U.S. Chamber of Commerce urges Ontario not to break Beer Store contract

By Shawn Jeffords   

Industry Food & Beverage Government Beer Store contract food and beverage Ontario regulation

Urging Doug Ford to not to rip up the 10-year deal in an attempt to put beer and wine in corner stores.

TORONTO—A large business advocacy group in the United States is criticizing Ontario’s move to break a contract with the Beer Store, saying it sends a “negative signal” to international businesses and investors.

The U.S. Chamber of Commerce delivered its message to Premier Doug Ford in a letter this week, urging him to not to rip up the 10-year deal in an attempt to put beer and wine in corner stores.

“Our strong concern is that terminating an existing contract, and doing so without compensation … risks sending a negative signal to U.S. and other international investors about the business and investment climate in Ontario,” wrote Neil Herrington, vice president of the organization that represents more than three million businesses.
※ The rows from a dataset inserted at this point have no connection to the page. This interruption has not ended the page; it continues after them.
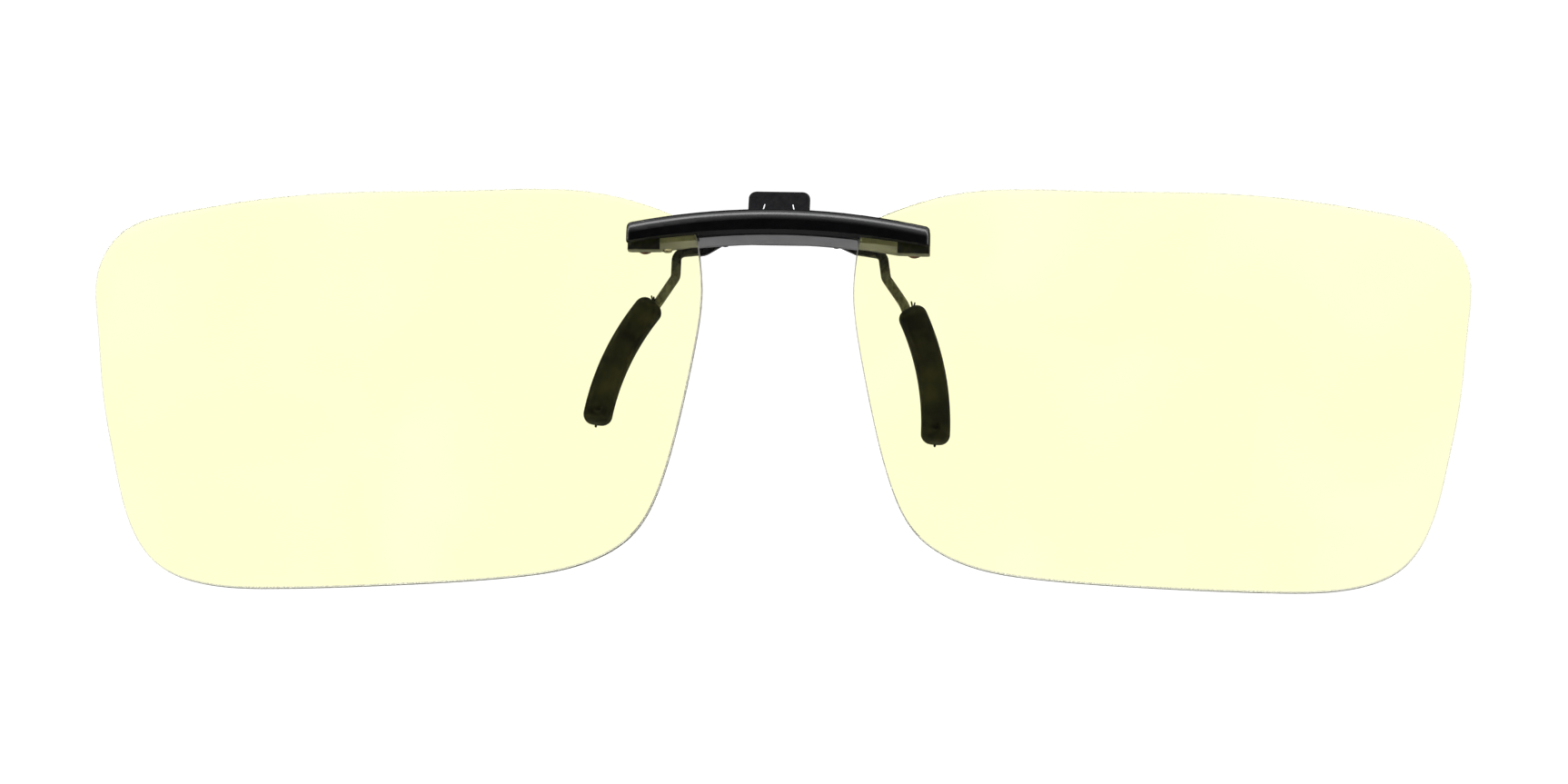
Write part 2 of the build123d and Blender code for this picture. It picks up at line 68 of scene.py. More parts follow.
class Surface:
    """A procedural Principled material, with short ways to add textures to it."""

    def __init__(self, name, **sockets):
        self.material = bpy.data.materials.new(name)
        self.material.use_nodes = True
        self.tree = self.material.node_tree
        self.shader = self.tree.nodes["Principled BSDF"]
        coordinates = self.tree.nodes.new("ShaderNodeTexCoord")
        self.place = coordinates.outputs["Object"]
        self.normal = coordinates.outputs["Normal"]
        for key, value in sockets.items():
            socket = self.shader.inputs[key.replace("_", " ")]
            if isinstance(value, tuple):
                value = (*value, 1.0)
            socket.default_value = value

    def link(self, output, socket):
        self.tree.links.new(output, socket)

    def noise(self, size, detail=2.0, roughness=0.5, distortion=0.0, stretch=None):
        """Noise whose features are about size metres across, drawn out where stretch is under 1."""
        node = self.tree.nodes.new("ShaderNodeTexNoise")
        node.inputs["Scale"].default_value = 1.0 / size
        node.inputs["Detail"].default_value = detail
        node.inputs["Roughness"].default_value = roughness
        node.inputs["Distortion"].default_value = distortion
        source = self.place
        if stretch:
            mapping = self.tree.nodes.new("ShaderNodeMapping")
            mapping.inputs["Scale"].default_value = stretch
            self.link(source, mapping.inputs["Vector"])
            source = mapping.outputs["Vector"]
        self.link(source, node.inputs["Vector"])
        return node.outputs["Fac"]

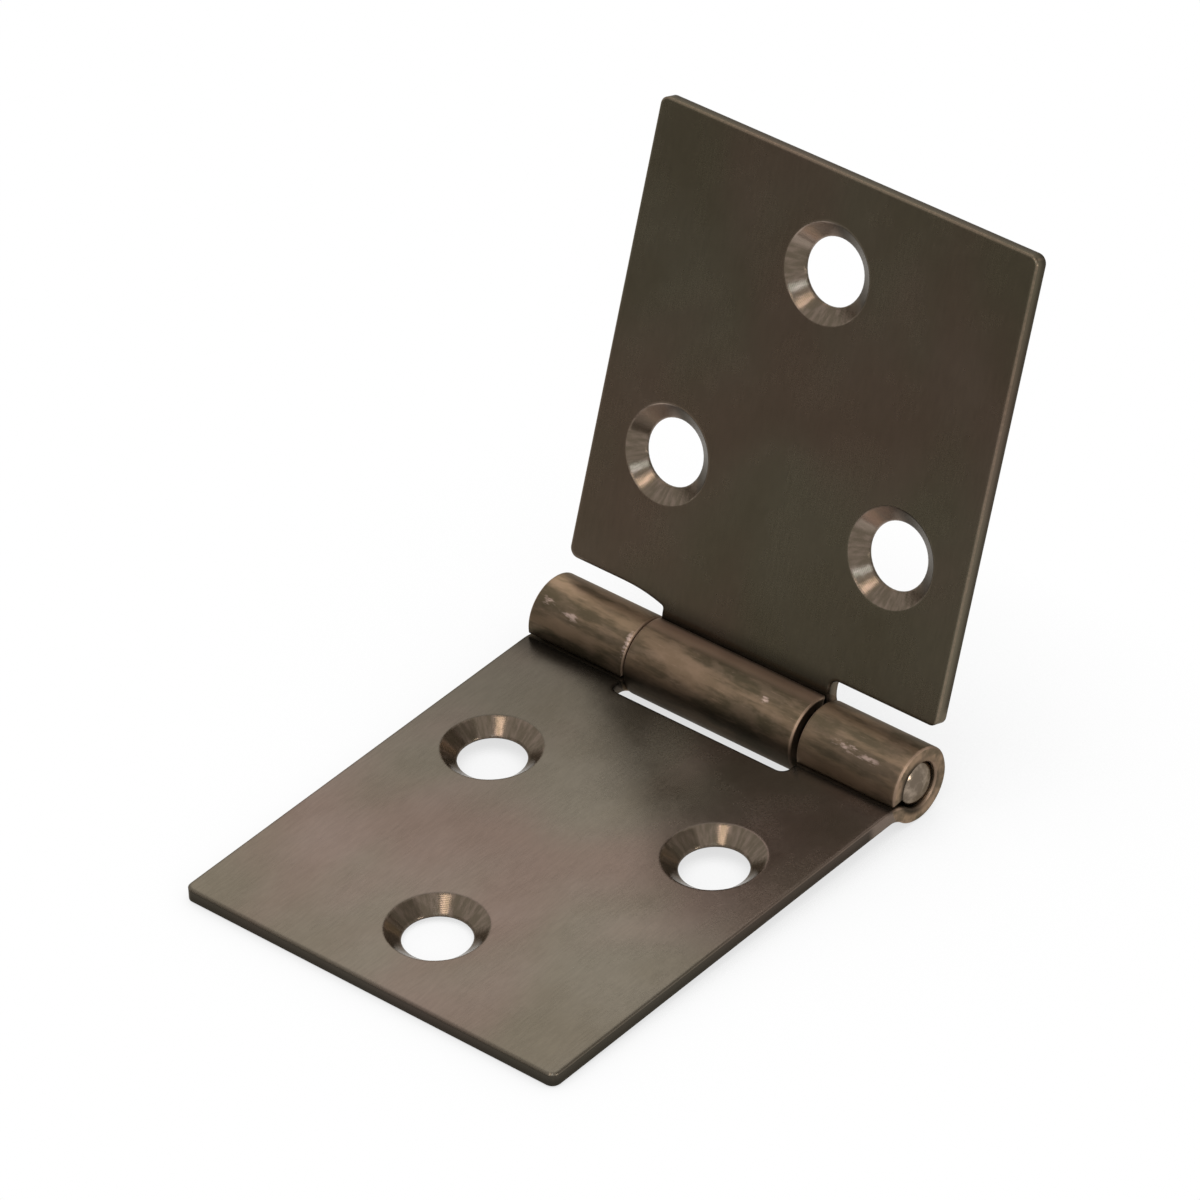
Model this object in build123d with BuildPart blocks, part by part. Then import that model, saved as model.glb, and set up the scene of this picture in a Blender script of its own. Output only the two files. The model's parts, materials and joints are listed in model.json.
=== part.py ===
from build123d import *
from math import asin, degrees, sqrt
import os

os.makedirs("parts", exist_ok=True)

# Back flap hinge: two stamped steel leaves whose edges are rolled into knuckles round one pin.
# Both leaves have the same section. Seen along the pin, the sheet runs in below the pin, dips,
# rolls round the back and over the top, and closes on its own face.
# Millimetres. The origin is on the lower leaf's back face, at the centre of its screw circle.
# X runs along the pin and Z points up out of that face, so the pin lies towards +Y.

# Leaves
leaf_length = 38.0         # along the pin
leaf_reach = 44.7          # from the pin's axis to a leaf's free edge
sheet = 1.3                # thickness of the steel
leaf_corner_radius = 0.8   # plan corners of a leaf
edge_break = 0.15          # small bevel that breaks the stamped edges
leaf_angle = 110.0         # between the two leaves, as the hinge stands

# Pin and knuckles
pin_diameter = 4.0
running_clearance = 0.05   # radial, middle knuckle on the pin
pin_height = 1.75          # pin's axis above a leaf's back face
dip_bend_radius = 3.0      # to the middle of the sheet, where it dips under the pin
seam_gap = 0.15            # between the end of the roll and the face it closes on
pin_dome = 0.75            # height of the pin's domed ends
pin_stand_out = 0.3        # of the domes past the knuckles

# Notches, which let each leaf's knuckles through the other leaf
lower_notch_width = 18.0
notch_clearance = 1.45     # from a barrel to the notch edge that faces it
notch_corner_radius = 0.7
curved_edge_length = 4.3   # the upper leaf's -X notch edge curves towards the pin over this length
curved_edge_drop = 0.6     # and comes this much closer
curved_edge_corner = 0.3   # radius where it meets the middle knuckle
side_gap = 0.1             # at the middle knuckle's -X end, beside its neighbour
end_play = 0.7             # the gaps at both ends of the middle knuckle, added together

# Screw holes, evenly spaced on a circle in each leaf
screws_per_leaf = 3
screw_circle_diameter = 26.5
screw_circle_reach = 23.1  # from the pin's axis to the circle's centre
screw_hole_diameter = 5.7
countersink_diameter = 8.4
countersink_angle = 100.0

pin_radius = pin_diameter / 2
running_bore_radius = pin_radius + running_clearance
middle_barrel_radius = running_bore_radius + sheet
face_height = sheet - pin_height            # a leaf's countersunk face, from the pin's axis
sheet_middle = sheet / 2 - pin_height       # the middle of the sheet, from the pin's axis
notch_reach = middle_barrel_radius + notch_clearance
middle_start = side_gap - lower_notch_width / 2
middle_end = middle_start + lower_notch_width - end_play

# In a leaf's own frame the pin is its X axis, Y runs out along the leaf and Z out of its
# countersunk face. The section plane is square to the pin.
pin_centre = Vector(0, screw_circle_reach, pin_height)
lower_frame = Plane(origin=pin_centre, x_dir=(-1, 0, 0), z_dir=(0, 0, 1))
opened_flat = Plane(origin=pin_centre, x_dir=(1, 0, 0), z_dir=(0, 0, 1))
upper_frame = opened_flat.rotated((180 - leaf_angle, 0, 0))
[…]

The Progressive Conservatives tabled legislation last week that would terminate a contract with The Beer Store that was signed by the previous Liberal government. The deal permitted an expansion of beer and wine sales to hundreds of grocery stores but the Tories have criticized it as an agreement that stifles competition.


Related: ‘Beer insiders’ fuelling online criticism of Tory government tweets: Fedeli

The new legislation—which contains provisions to nullify any financial penalties associated with breaking the deal—is expected to pass final reading this week.

Herrington said by ripping up the agreement, the government risks undermining its own message that Ontario is “open for business.”

“The U.S. Chamber … believes there are few factors more critical to investment and economic growth than the legal certainty and predictability fostered by the respect for the rule of law,” he said.

Finance Minister Vic Fedeli defended the move to tear up the deal, saying all governments have the right to dispose of bad contracts signed by previous administrations.

“(The companies) know that in our parliamentary system we have the opportunity to change a bad deal if a bad deal was made,” he said. “Keeping this bad deal for six more years does not help the people of Ontario.”

The Beer Store has said it plans to fight the legislation through the courts. The alcohol retailer and its union have also warned of steep financial penalties that could result from ending the deal.

NDP Leader Andrea Horwath said the U.S. Chamber of Commerce is right to speak out against the move because Ontario has signalled that it’s no longer a “safe bet” for investors.

“The bottom line is people want to see investment in Ontario,” she said. “We’re not going to get that if the climate is such that businesses are worried that contracts with the government aren’t worth the paper that they’re written on.”

Earlier this week, Ontario’s Chamber of Commerce also spoke out against the plan to rip up the contract. Its president and CEO said cancelling the deal sends an alarming message to the business community in Ontario and beyond.

The Ford government has come under fire in the U.S. in the past. Washington state regulators said late last year that they wouldn’t allow utility Hydro One to buy American energy company Avista for fear the Ontario government, which owns 47% of Hydro One’s shares, might meddle in Avista’s operations.